The O’Brien family had already suffered their fair share of tragedy by the time of Samuel’s death. His young cousin, Paul Ludlow, who also lived in the same Bride Street tenement building as the O’Brien family had died in February of 1924 of the pulmonary infection aged just 17. He was obviously particularly close to Samuel and Bridget O’Brien who continued placing notices in newspapers mourning their nephew years after his death.
Further tragedy struck the family in later years, when, just after 10 o’clock of the morning of the 1st June, 1941, their home in 46 Bride Street collapsed with many of the O’Brien family still in their top floor flat at the house. Samuel O’Brien senior, by then 72 years of age and pensioned off from his job with Guinnesses was killed in the collapse by falling masonary. His wife Bridget and daughters Georgina and Elizabeth were also injured, and of the three only Elizabeth was well enough to attend her father’s funeral three days later.
Also killed in the house collapse were Bridget Lynskey and her six month old son Noel. Bridget’s husband Francis had applied several times to the Corporation for a new home, and in a cruel twist of fate the Lynskey family had just received keys to a new Corporation house on Cooley Road in Crumlin and were due to move there in the coming days.

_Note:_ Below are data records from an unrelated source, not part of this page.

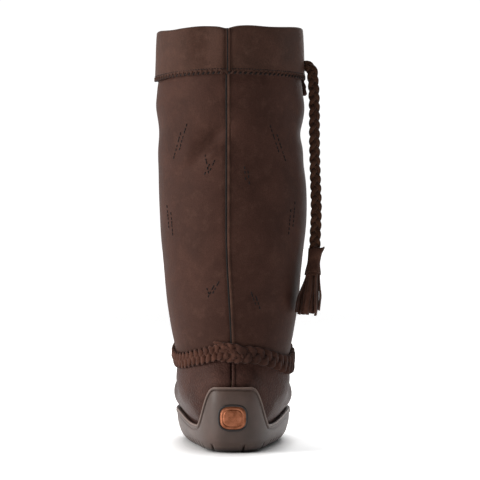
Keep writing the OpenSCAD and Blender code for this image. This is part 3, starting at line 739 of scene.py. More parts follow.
# ------------------------------------------------------------------ cuff
def cuff_section(rise, tooth):
    """Cross-section of the cuff, (distance outside the shaft, height): outside, over the rim, down inside."""
    top = RIM_Z + rise
    hem = HEM_Z + 2.2 * MM
    low = HEM_Z - 0.4 * MM + tooth
    inside = 1.35 * MM
    face = [
        (-0.1, low + 0.9 * MM), (0, hem + 2.2 * MM), (-0.2, mix(hem, top, 0.14)), (0, mix(hem, top, 0.26)),
        (0.2, mix(hem, top, 0.4)), (0.3, mix(hem, top, 0.55)), (0.3, mix(hem, top, 0.7)),
        (0.2, mix(hem, top, 0.84)), (0, top - 2.6 * MM), (-0.1, top - 1.2 * MM), (-0.9, top - 0.4 * MM),
        (-2.2, top),
    ]
    return [
        (inside, low + 0.2 * MM), (1.9 * MM, low), (2.75 * MM, low + 0.15 * MM),
        *((CUFF_OUT + out * MM, z) for out, z in face), (0.0, top),
        (-1.3 * MM, top - 0.3 * MM), (-1.9 * MM, top - 0.8 * MM), (-1.5 * MM, RIM_Z - 1.25 * MM),
        (0.2 * MM, RIM_Z - 1.35 * MM), (inside, RIM_Z - 2.2 * MM), (inside, mix(hem, RIM_Z, 0.5)),
    ]


def waves(turn, hills):
    """Sum of smooth hills round the boot, each (height, middle, half width in degrees)."""
    return sum(height * bell(turn - middle, wide) for height, middle, wide in hills)


RIM_WAVES = [(0.9, 23, 13), (1.3, -15, 13), (-0.9, 52, 16), (0.4, 88, 20), (3.3, -78, 36), (-1.7, 2, 5)]
CUFF_HILLS = [(2.4, 37, 13), (-2.4, 18, 9), (-0.9, 86, 30), (-0.8, -88, 26), (0.9, -26, 18), (-1.0, -52, 12),
              (0.8, -72, 12)]


def rim_rise(q):
    """Slow wave of the soft rim."""
    turn = signed(q)
    front = 0.8 * cos_d(3 * turn + 40) * smooth(110, 140, np.abs(turn))
    return (waves(turn, RIM_WAVES) + front) * MM


def hem_drop(q):
    """The hem's edge: higher behind, a little lower at the sides."""
    return (0.9 * bell(q, 35) - 2.4 * bell(q - 74, 26) - 0.4 * bell(q + 80, 30)) * MM


def cuff_puff(q, z):
    """Soft hills of the cuff, with a tuck into the seam and gathers over the drawstring."""
    turn = signed(q)
    hills = waves(turn, CUFF_HILLS) * smooth(HEM_Z, HEM_Z + 0.02, z)
    gather = 0.35 * np.sin(turn * 0.27) * smooth(80, 110, np.abs(turn))
    return (hills + gather) * MM


cuff_edge = 0.5
for side_name, side in SIDES.items():
    columns = np.linspace(0, 1, 520)
    mid_z = (HEM_Z + RIM_Z) / 2
    q_line = mix(float(back_q(mid_z)) + side * cuff_edge, side * (180 - cuff_edge), columns)
    arc = np.radians(q_line) * CUFF_R
    saw = np.abs((arc / TOOTH_PITCH) % 1 - 0.5) * 2
    rings = []
    for k, qk in enumerate(q_line):
        section = cuff_section(rim_rise(qk), TOOTH_H * saw[k] + hem_drop(qk))
        out_k = np.array([s[0] for s in section])
        z_k = np.array([s[1] for s in section])
        seam_shift = (back_q(z_k) - back_q(mid_z)) * (1 - smooth(0, 0.1, columns[k]))
        tuck = bell(columns[k] * 180, 3.2) + bell((1 - columns[k]) * 180, 3.2)
        over = np.where(out_k > 1.5 * MM, 1.0, 0.25)
        bulge = cuff_puff(qk, z_k) * over - 0.9 * MM * tuck * over
        rings.append(shaft_at(qk + seam_shift, z_k, out_k + slouch(qk, z_k) + bulge))
    add_mesh("cuff_fold_" + side_name, tube(np.array(rings)), CUFF_LEATHER, "cuff_" + side_name)


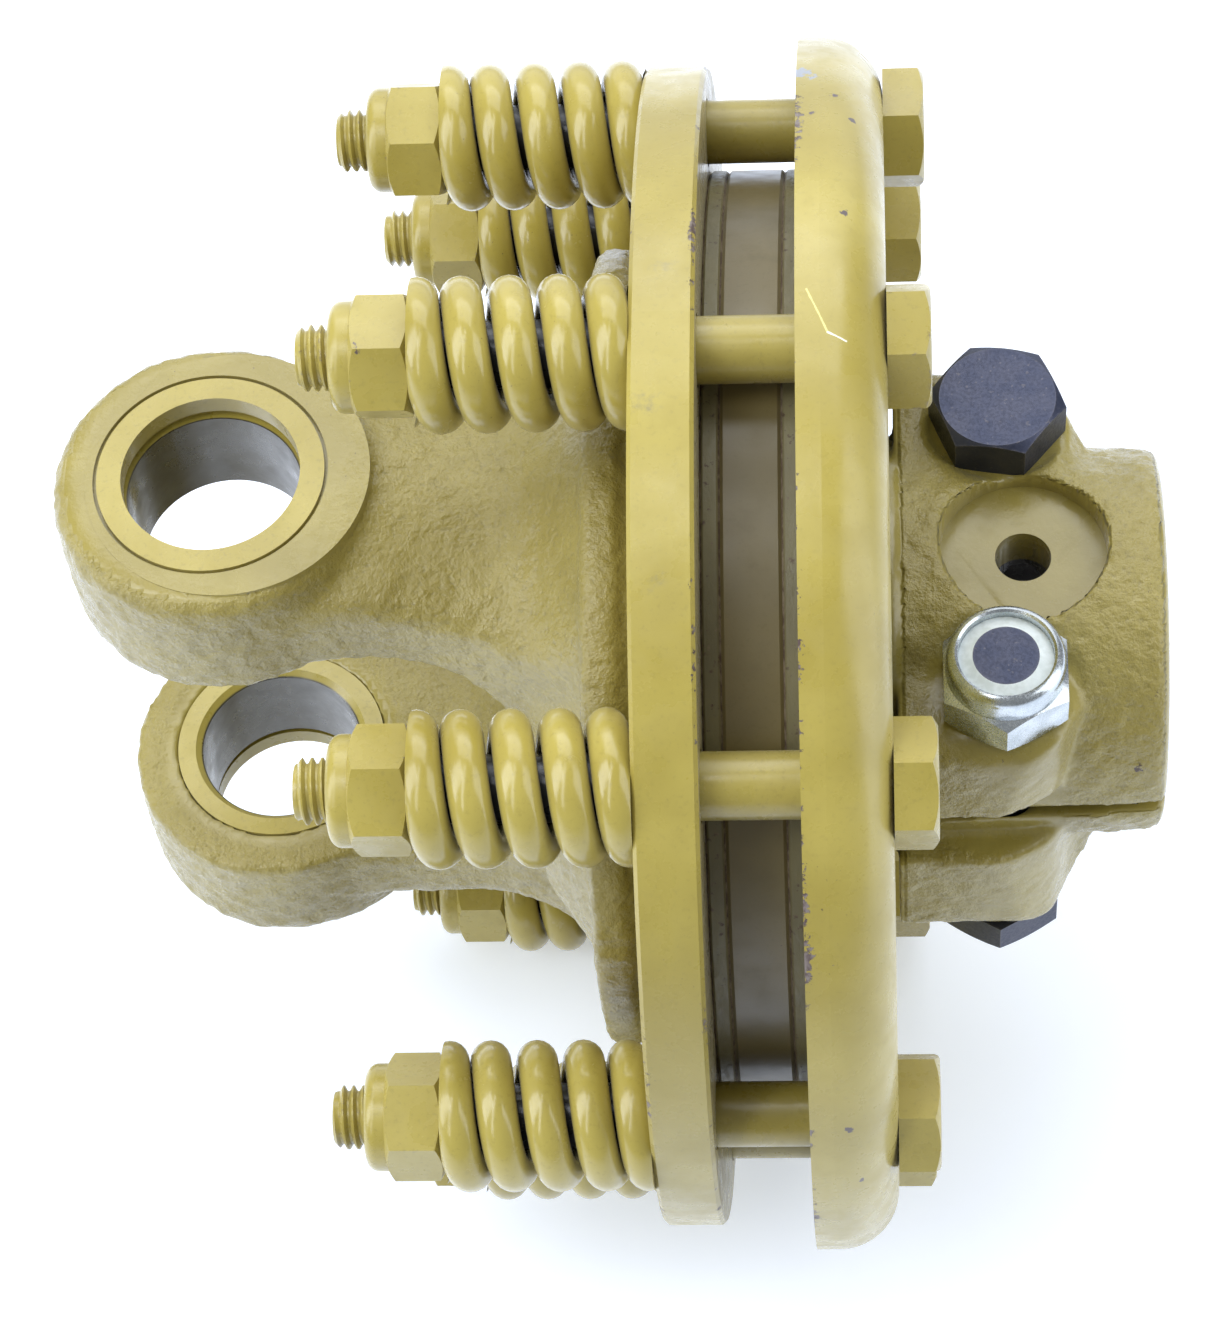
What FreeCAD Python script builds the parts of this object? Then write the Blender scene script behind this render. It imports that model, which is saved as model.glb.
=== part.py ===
"""Friction slip clutch for a farm driveline: a flange yoke at one end, a clamp hub at the other.

Units are millimetres. The main axis is X. The origin is on the main axis at the mouth of the
clamp hub's bore, so the clutch fills X <= 0. Z runs along the bores of the two yoke ears.
"""
import FreeCAD, Part
import math
import os

V = FreeCAD.Vector
X_AXIS = V(1, 0, 0)
Y_AXIS = V(0, 1, 0)
Z_AXIS = V(0, 0, 1)
OVERSHOOT = 2.0          # how far a cutting tool runs past the face it cuts

# ---------------------------------------------------------------- standard hardware
M10_SHANK = 10.0
M10_FLATS = 17.0
M10_HEAD_HEIGHT = 6.4
M10_NUT_HEIGHT = 12.0
M10_COLLAR_DIAMETER = 16.5
M12_SHANK = 12.0
M12_FLATS = 19.0
M12_HEAD_HEIGHT = 7.5
M12_NUT_HEIGHT = 12.0
M12_COLLAR_DIAMETER = 18.3
M10_COLLAR_SHARE = 0.24    # share of a locking nut's height that is its round collar
M12_COLLAR_SHARE = 0.34
NUT_COLLAR_ROUNDING = 1.8
LOCKING_NUT_CORNER_SHARE = 0.88  # radius of a nut's turned-down end, as a share of half its flats
HEAD_CORNER_SHARE = 0.97
BOLT_HOLE_CLEARANCE = 1.0  # diameter, bolts through the plates

# ---------------------------------------------------------------- axial stack, from the cup leftwards
CUP_RIGHT = -43.1
CUP_DEPTH = 13.1
CUP_SHEET = 6.0
PRESSURE_RING_THICKNESS = 6.69
LINING_THICKNESS = 2.95
DRIVE_PLATE_THICKNESS = 8.95
PLATE_THICKNESS = 9.6
FACE_GAP = 0.03           # between a lining and the face it rubs on
HEX_PLATE_CLEARANCE = 0.6

# ---------------------------------------------------------------- spring bolts and springs
SPRING_BOLT_COUNT = 8
BOLT_CIRCLE_RADIUS = 83.5
BOLT_STICK_OUT = 5.0       # thread that shows past the spring nuts
SPRING_LENGTH = 32.0
SPRING_WIRE_RADIUS = 3.15
SPRING_BOLT_CLEARANCE = 0.3  # radial, inside the coils
SPRING_TURNS = 5.5
SPRING_END_TURNS = 1.5     # closed up at each end
SPRING_END_GAP = 0.08      # between the closed coils
SPRING_GROUND_OFF = 2.5    # how far the wire's centre line runs past each ground face
SPRING_TIP_DEGREES = 211.0  # where the wire starts, from +Y towards +Z
NUT_CORNER_DEGREES = (28, 11, 56, 33, 52, 25, 1, 42)
HEAD_CORNER_DEGREES = (42, 12, 30, 55, 5, 20, 48, 27)

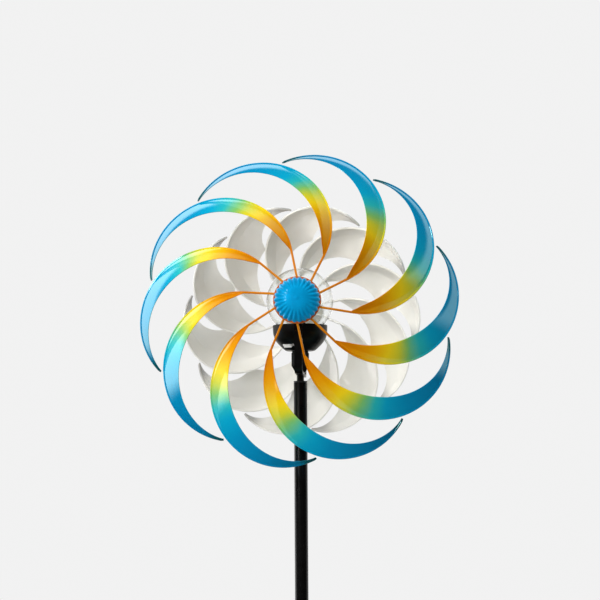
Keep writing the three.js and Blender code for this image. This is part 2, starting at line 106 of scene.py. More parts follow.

The story of the tenement collapse on Bride Street is perhaps less well remembered than similar events which occured on Church Street in 1913 or on Bolton Street and Fenian Street in 1963. Perhaps because the Bride Street collapse happened just a day after the bombing of the North Strand by the Luftwaffe which may have overshadowed events and dominated popular memory. Indeed the bombing of the North Strand and the impact of the Nazi bombs was cited as one possible cause for the collapse of the more than 100 year old buildings on Bride Street. Neighbouring buildings at 45 and 47 Bride Street were torn down by Dublin Corporation with many of the displaced residents moved to recently developed houses in Crumlin. An inquest extended sympathy to the relatives of the deceased and agreed that vibrations from the North Strand bombing coupled with the age of the house were the likely causes of the collapse, they found the landlords, the Boland family, not to have been at fault. The site of the collapsed tenement is now occupied by the National Archives building.
Almost 17 years apart Samuel O’Brien, father and son met their end in violent and unexpected circumstances, and cruel chance. One wonders if the O’Brien family having suffered so much felt they had experienced justice for their losses.
Tim Carey’s excellent book “Dublin since 1922” mentions both the Carrigan report and the Bride Street tenement collapse and is well worth a read. Michael Kielty was helpful as always in finding out details relating to Glenmore and Middleton football clubs.